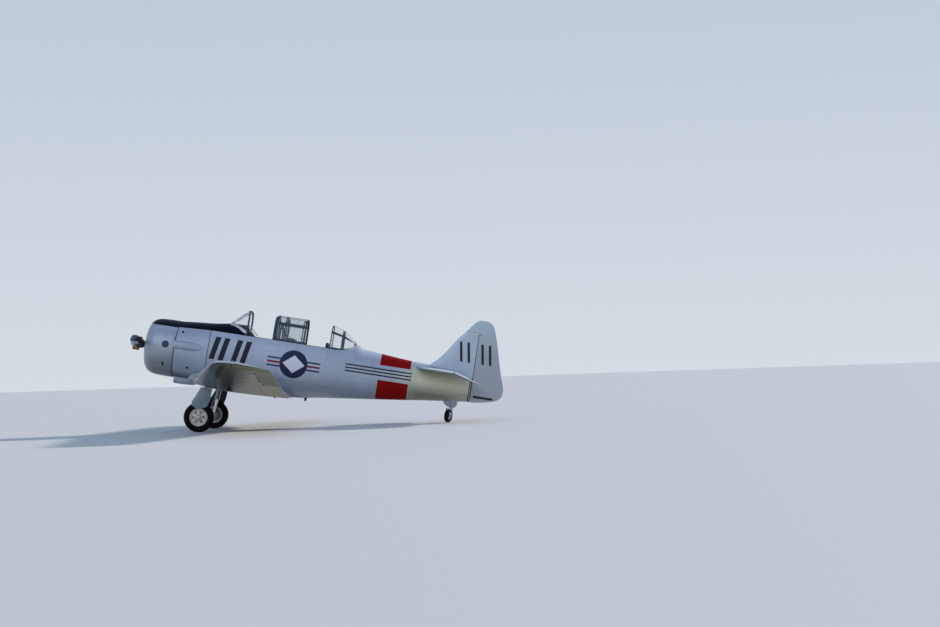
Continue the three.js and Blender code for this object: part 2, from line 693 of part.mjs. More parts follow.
function build() {
  const wing = wingCentre();
  const space = grown(wingCentreOutside());
  const wingGap = wasm.Manifold.union([0, -70, -140].map((z) => space.translate([0, 0, z])));

  // Nose
  node("cowl", cowl(), SILVER);
  node("engine", engine(), STEEL);
  const shaft = turning("propeller_spin", [PROP.x, 0, 0], [1, 0, 0], PROP.turned);
  node("propeller", propeller(), STEEL, shaft);
  const pipe = exhaustPipe(EXHAUST.radius);
  const nose = fuselagePart(1130, FIREWALL_X - GAP)
    .add(intakeBlister().intersect(box(1130, 1850, -900, 0, -400, 400)));
  const scoop = oilCoolerScoop();
  const pipeGap = grown(pipe);
  node("exhaust_pipe", pipe.subtract(box(1800, 2100, 300, 900, -700, 0)
    .intersect(exhaustPipe(EXHAUST.radius - EXHAUST.wall))), STEEL);
  node("nose_panels", nose.subtract(wingGap).subtract(pipeGap), SILVER);
  node("oil_cooler_scoop", scoop.subtract(grown(nose)).subtract(wingGap), SILVER);

  // Fuselage and cockpit
  const shell = fuselagePart(FIREWALL_X, FUSELAGE_SPLIT_X - GAP);
  const sill = new THREE.Shape([
    [SILL_START_X, SILL_Z], [4860, SILL_Z], [4990, 575], [5120, 624], [5215, 690],
    [5250, 770], [5250, 1300], [SILL_START_X, 1300],
  ].map(([x, z]) => new THREE.Vector2(x, z)));
  const above = solid(new THREE.ExtrudeGeometry(sill, { depth: 1600, bevelEnabled: false }),
    new THREE.Matrix4().makeRotationX(Math.PI / 2).setPosition(0, 800, 0));
  const tub = fuselagePart(2450, 5000, 42).intersect(
    box(2450, 5000, -390, 390, -300, LEDGE.bottom)
      .add(box(2450, 5000, -LEDGE.y, LEDGE.y, -300, 900)));
  const middle = shell.subtract(above).subtract(tub).subtract(wingGap);
  node("fuselage_centre", middle, SILVER);
  for (const [name, x] of [["seat_front", 3010], ["seat_rear", 4240]]) {
    node(name, seat(x), LEATHER);
  }
  const panelOf = (x) => fuselagePart(x, x + 16, 42.5)
    .intersect(box(x, x + 16, GAP - LEDGE.y, LEDGE.y - GAP, 60, SILL_Z + 30));
  node("panel_front", panelOf(2760).subtract(grown(middle)), BLACK);
  node("panel_rear", panelOf(3960).subtract(grown(middle)), BLACK);

  // Wing panels with their ailerons and flaps
  let centre = wing;
  const centreFlap = flapPlate(CENTRE_STATIONS, -1330, 1330, 0);
  centre = centre.subtract(flapPlate(CENTRE_STATIONS, -1330, 1330, 6));
  node("wing_centre", centre, SILVER);
  const flapLine = lowerSkin(CENTRE_STATIONS, 1330, FLAP.front);
  const flapTurn = turning("flap_centre_hinge", [FLAP.front, 0, flapLine], [0, 1, 0]);
  node("flap_centre", centreFlap, SILVER, flapTurn);

  for (const [hand, side] of [["left", -1], ["right", 1]]) {
    let panel = wingPart(OUTER_STATIONS, JOINT_Y + GAP, HALF_SPAN, side);
    const [flapIn, flapOut] = [1470, 3480];
    const edge = (y) => lowerSkin(OUTER_STATIONS, y, FLAP.front);
    const plate = (extra) => flapPlate(OUTER_STATIONS, flapIn, flapOut, extra);
    const placed = (shape) => (side > 0 ? shape : shape.mirror([0, 1, 0]));
    panel = panel.subtract(placed(plate(6)));
    const flapStart = [FLAP.front, flapIn * side, edge(flapIn)];
    const flapEnd = [FLAP.front, flapOut * side, edge(flapOut)];
    const flapWay = side > 0
      ? flapEnd.map((v, k) => v - flapStart[k]) : flapStart.map((v, k) => v - flapEnd[k]);
    const flapHinge = turning(`flap_${hand}_hinge`, flapStart, flapWay);
    node(`flap_${hand}`, placed(plate(0)), SILVER, flapHinge);

    const aileronX = 3610;
    const [inner, outer] = [3560, 5690];
    const middleOf = (y) => {
      const [, front, back, frontZ, backZ, ratio] = along(OUTER_STATIONS, y);
      const s = (aileronX - front) / (back - front);
      const [up, down] = foilHeights(s, ratio, CAMBER);
      return [mix(frontZ, backZ, s) + ((up + down) / 2) * (back - front),
        ((up - down) / 2) * (back - front)];
    };
    const [[z0, half0], [z1, half1]] = [middleOf(inner), middleOf(outer)];
    const line = hingeFrame([aileronX, inner * side, z0], [aileronX, outer * side, z1]);
    const noses = [half0 * 1.02, half1 * 1.02];
    const [fixed, moving] = splitOnHinge(panel, line, noses, 9, 700);
    const [held, swung] = hangOnLugs(fixed, moving, line, noses[0], [0.22, 0.8]);
    node(`wing_${hand}`, held, SILVER);
    const way = line.axis.toArray().map((v) => v * side);
    const turn = turning(`aileron_${hand}_hinge`, [aileronX, inner * side, z0], way);
    node(`aileron_${hand}`, swung, SILVER, turn);
  }

  // Tail
  const tailCone = fuselagePart(FUSELAGE_SPLIT_X, TAIL_END_X);
  const tubeRadius = 20;
  const tubeHole = bar([STAB.hinge, -400, STAB.z], [STAB.hinge, 400, STAB.z], 34, 34, 10);
  const tailGap = grown(tailCone);
  const elevators = [];
  for (const [hand, side] of [["left", -1], ["right", 1]]) {
    const whole = tailplane(side);
    const line = hingeFrame([STAB.hinge, 100 * side, STAB.z], [STAB.hinge, 2050 * side, STAB.z]);
    const noses = [42, 27];
    const [fixed, moving] = splitOnHinge(whole, line, noses, 0, 900);
    const inset = new THREE.Shape([[7560, 0], [7560, 175], [7960, 185], [8400, 372], [8400, 0]]
      .map(([x, y]) => new THREE.Vector2(x, y * side)));
    const cut = solid(new THREE.ExtrudeGeometry(inset, { depth: 600, bevelEnabled: false }),
      at(0, 0, 100));
    const [held, swung] = hangOnLugs(
      fixed.subtract(tailGap), moving.subtract(cut), line, noses[0], [0.2, 0.72]);
    node(`stabilizer_${hand}`, held.subtract(tailGap), SILVER);
    elevators.push(swung);
  }
  const elevatorTurn = turning("elevator_hinge", [STAB.hinge, 0, STAB.z], [0, 1, 0], ELEVATOR_DROOP);
  const torque = bar([STAB.hinge, -200, STAB.z], [STAB.hinge, 200, STAB.z], tubeRadius, tubeRadius, 10);
  node("elevator", wasm.Manifold.union([...elevators, torque]), SILVER, elevatorTurn);

  const vertical = finAndRudder();
  const rudderLine = hingeFrame([RUDDER_HINGE_X, 0, -187], [RUDDER_HINGE_X, 0, HORN_Z - 4]);
  const rudderNoses = [40, 20];
  const belowHorn = box(6900, 9000, -300, 300, -300, HORN_Z - 12);
  const [post, swinging] = splitOnHinge(
    vertical.intersect(belowHorn), rudderLine, rudderNoses, 0, 1000);
  const horn = vertical.intersect(box(7000, 9000, -300, 300, HORN_Z, 2000));
  const neck = vertical.intersect(box(RUDDER_HINGE_X - 6, 9000, -300, 300, HORN_Z - 16, HORN_Z + 4));
  const rudder = swinging.add(horn).add(neck);
  const finPiece = post.intersect(box(6900, 8060, -300, 300, 380, 2000));
  const [heldFin, hungOnce] = hangOnLugs(finPiece, rudder, rudderLine, 40, [0.62, 0.93]);
  const [heldTail, hungTwice] = hangOnLugs(tailCone, hungOnce, rudderLine, 52, [0.12]);
  const tailWithHole = heldTail.subtract(tubeHole);
  node("fuselage_aft", tailWithHole, SILVER);
  node("fin", heldFin.subtract(tailGap).subtract(tubeHole), SILVER);
  const rudderTurn = turning("rudder_hinge", [RUDDER_HINGE_X, 0, 0], [0, 0, 1]);
  node("rudder", hungTwice, SILVER, rudderTurn);

  // Canopy
  const deck = grown(shell.subtract(above));
  const screenCore = screenSolid(CANOPY.glass);
  const screenGlassCore = screenSolid(0);
  const room = box(2200, SCREEN.arch + 100, -600, 600, 400, 1400);
  const skin = screenSolid(CANOPY.glass + CANOPY.frame).intersect(room);
  const cutTail = (shape) => shape.add(shape.translate([40, 0, 0])).add(shape.translate([80, 0, 0]));
  const sidePane = new THREE.Shape([[2700, 615], [2700, 960], [2665, 1020], [2400, 790], [2440, 760]]
    .map(([x, z]) => new THREE.Vector2(x, z)));
  const sideHole = solid(new THREE.ExtrudeGeometry(sidePane, { depth: 1800, bevelEnabled: false }),
    new THREE.Matrix4().makeRotationX(Math.PI / 2).setPosition(0, 900, 0));
  const slope = Math.atan2(1136 - 800, SCREEN.top - SCREEN.base);
  const frontHole = box(60, 440, -128, 128, -60, 200).rotate([0, -THREE.MathUtils.radToDeg(slope), 0])
    .translate([SCREEN.base, 0, 800]);
  const screenFrame = skin.subtract(cutTail(screenCore)).subtract(sideHole).subtract(frontHole);
  const screenGlass = screenSolid(CANOPY.glass - GAP).subtract(cutTail(screenGlassCore));
  node("windscreen_frame", screenFrame.subtract(deck), FRAME);
  node("windscreen_glass", screenGlass.subtract(deck), GLASS);

  const slide = (name) => turning(name, [0, 0, 0], [1, 0, 0]);
  const sections = [
    ["centre", 3340, 4052, 0, [], aircraft],
    ["front", 3365, 4072, CANOPY.step, [3560], slide("canopy_front_slide")],
    ["rear", 3312, 4006, -CANOPY.step, [3590], slide("canopy_rear_slide")],
  ];
  for (const [name, x0, x1, base, arches, parent] of sections) {
    const [frame, glass] = canopySection(x0, x1, base, arches);
    node(`canopy_${name}_frame`, frame.subtract(deck), FRAME, parent);
    node(`canopy_${name}_glass`, glass.subtract(deck), GLASS, parent);
  }
  const [aftFrame, aftGlass] = aftCanopy();
  node("canopy_aft_frame", aftFrame.subtract(deck), FRAME);
  node("canopy_aft_glass", aftGlass.subtract(deck), GLASS);

  // Main gear
  for (const [hand, side] of [["left", -1], ["right", 1]]) {
    const strut = mainStrut(side);
    const fairing = legFairing(side);
    node(`gear_fairing_${hand}`, fairing.subtract(grown(strut)), SILVER);
    node(`gear_leg_${hand}`, strut.subtract(grown(centre)), STEEL);
    const spin = turning(`wheel_${hand}_spin`, [AXLE.x, AXLE.y * side, AXLE.z], [0, 1, 0],
      -GROUND_ANGLE);
    const wheel = (shape) => toAxle(shape, AXLE.x, AXLE.y * side, AXLE.z);
    node(`tyre_${hand}`, wheel(tyre(TYRE)), RUBBER, spin);
    node(`rim_${hand}`, wheel(rim(TYRE, 30.9, side)), STEEL, spin);
  }
  tailGear(tailCone);
}

// Tail gear: a fixed housing, a fork that swivels under it, and the wheel in the fork.
const TAIL_PIVOT = { x: 7690, z: -372 };
const TAIL_FORK = { trail: 92, drop: 203.5, half: 68 };
function tailGear(tailCone) {
  const pivot = [TAIL_PIVOT.x, 0, TAIL_PIVOT.z];
  const housing = loft([
    [-160, 7450, 7830, 48], [-300, 7500, 7815, 46], [TAIL_PIVOT.z, 7620, 7765, 36],
  ].map(([z, front, back, half]) =>
    foil((2 * half) / (back - front), 0).map(([s, h]) => [mix(front, back, s), h * (back - front), z])));
  node("tail_gear_housing", housing.subtract(grown(tailCone)), SILVER);
  const swivel = turning("tail_swivel", pivot, [0, 0, 1], CASTOR);
  const wheelX = TAIL_PIVOT.x + TAIL_FORK.trail;
  const wheelZ = TAIL_PIVOT.z - TAIL_FORK.drop;
  const crownZ = wheelZ + TAIL_TYRE.radius + 8;
  const fork = [
    bar([TAIL_PIVOT.x, 0, TAIL_PIVOT.z - GAP], [TAIL_PIVOT.x, 0, crownZ], 30, 30, 12),
    box(TAIL_PIVOT.x - 30, wheelX + 10, -TAIL_FORK.half - 12, TAIL_FORK.half + 12, crownZ - 2, crownZ + 12),
  ];
  for (const side of [-1, 1]) {
    const y = (TAIL_FORK.half + 6) * side;
    fork.push(bar([wheelX - 30, y, crownZ + 4], [wheelX, y, wheelZ], 12, 10, 10));
  }
  fork.push(bar([wheelX, -TAIL_FORK.half - 14, wheelZ], [wheelX, TAIL_FORK.half + 14, wheelZ], 12, 12, 12));
  node("tail_fork", wasm.Manifold.union(fork), STEEL, swivel);
  const spin = turning("tail_wheel_spin", [wheelX, 0, wheelZ], [0, 1, 0], 0, swivel);
  spin.userData.restInverse = new THREE.Matrix4().makeTranslation(-wheelX, 0, -wheelZ);
  const wheel = (shape) => toAxle(shape, wheelX, 0, wheelZ);
  node("tail_tyre", wheel(tyre(TAIL_TYRE)), RUBBER, spin);
  node("tail_rim", wheel(rim(TAIL_TYRE, 12.7, 1)), STEEL, spin);
}

build();

const stand = new THREE.Group();
stand.add(aircraft);
aircraft.rotation.y = GROUND_ANGLE;
const bounds = new THREE.Box3().setFromObject(stand, true);
const centreOf = bounds.getCenter(new THREE.Vector3());
aircraft.position.set(-centreOf.x, -centreOf.y, -bounds.min.z);

export default stand;
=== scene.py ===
"""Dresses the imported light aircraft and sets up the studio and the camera."""
import json
from math import asin, atan2, copysign, cos, degrees, pi, radians, sin, sqrt

import bmesh
import bpy
from mathutils import Matrix, Vector


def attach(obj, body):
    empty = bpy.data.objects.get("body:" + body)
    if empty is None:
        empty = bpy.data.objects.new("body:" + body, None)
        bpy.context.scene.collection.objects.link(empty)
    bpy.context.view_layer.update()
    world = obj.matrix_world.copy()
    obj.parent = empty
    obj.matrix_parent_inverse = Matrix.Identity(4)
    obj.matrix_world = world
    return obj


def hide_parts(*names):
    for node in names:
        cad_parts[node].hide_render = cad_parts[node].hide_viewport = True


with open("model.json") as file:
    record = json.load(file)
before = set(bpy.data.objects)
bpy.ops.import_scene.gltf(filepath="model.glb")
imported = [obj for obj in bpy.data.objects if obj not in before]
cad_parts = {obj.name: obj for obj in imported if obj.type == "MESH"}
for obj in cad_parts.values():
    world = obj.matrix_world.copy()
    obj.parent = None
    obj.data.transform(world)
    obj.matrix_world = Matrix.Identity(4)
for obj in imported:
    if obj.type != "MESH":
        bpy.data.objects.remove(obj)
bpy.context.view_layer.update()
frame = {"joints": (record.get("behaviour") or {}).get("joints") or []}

# Frames
# Everything is written in the thrust line's own frame: millimetres, x aft, y to starboard, z up.
LEAN_DEGREES = 10.65
PLACES = {j["name"]: Vector(j["pos_m"]) for j in frame["joints"] if "pos_m" in j}
LEAN = Matrix.Rotation(radians(LEAN_DEGREES), 4, "Y")
HUB_X = 235
ORIGIN = PLACES["propeller_spin"] - LEAN.to_3x3() @ Vector((HUB_X / 1000, 0, 0))
DATUM = Matrix.Translation(ORIGIN) @ LEAN


def about(point, axis, degrees):
    """A turn about a line through a point in millimetres."""
    place = Vector(point) / 1000
    turn = Matrix.Rotation(radians(degrees), 4, axis)
    return Matrix.Translation(place) @ turn @ Matrix.Translation(-place)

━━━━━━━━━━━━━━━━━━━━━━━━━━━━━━

Work to be completed
Lines from the beginning of the data above through the line containing "const wingGap = wasm.Manifold.union([0, -70, -140].map((z)" are to be returned exactly, and no others.

Answer below
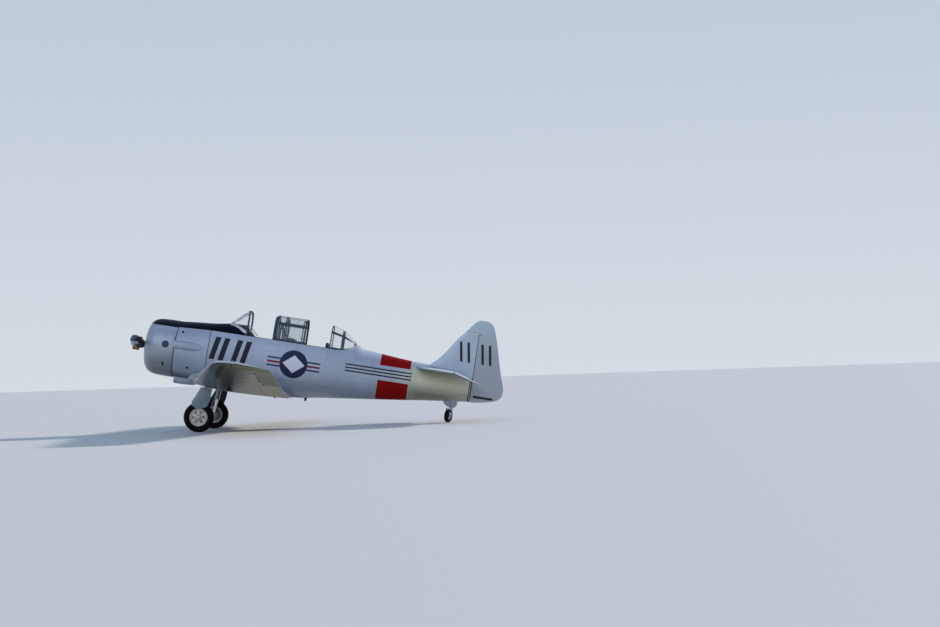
Continue the three.js and Blender code for this object: part 2, from line 693 of part.mjs. More parts follow.
function build() {
  const wing = wingCentre();
  const space = grown(wingCentreOutside());
  const wingGap = wasm.Manifold.union([0, -70, -140].map((z) => space.translate([0, 0, z])));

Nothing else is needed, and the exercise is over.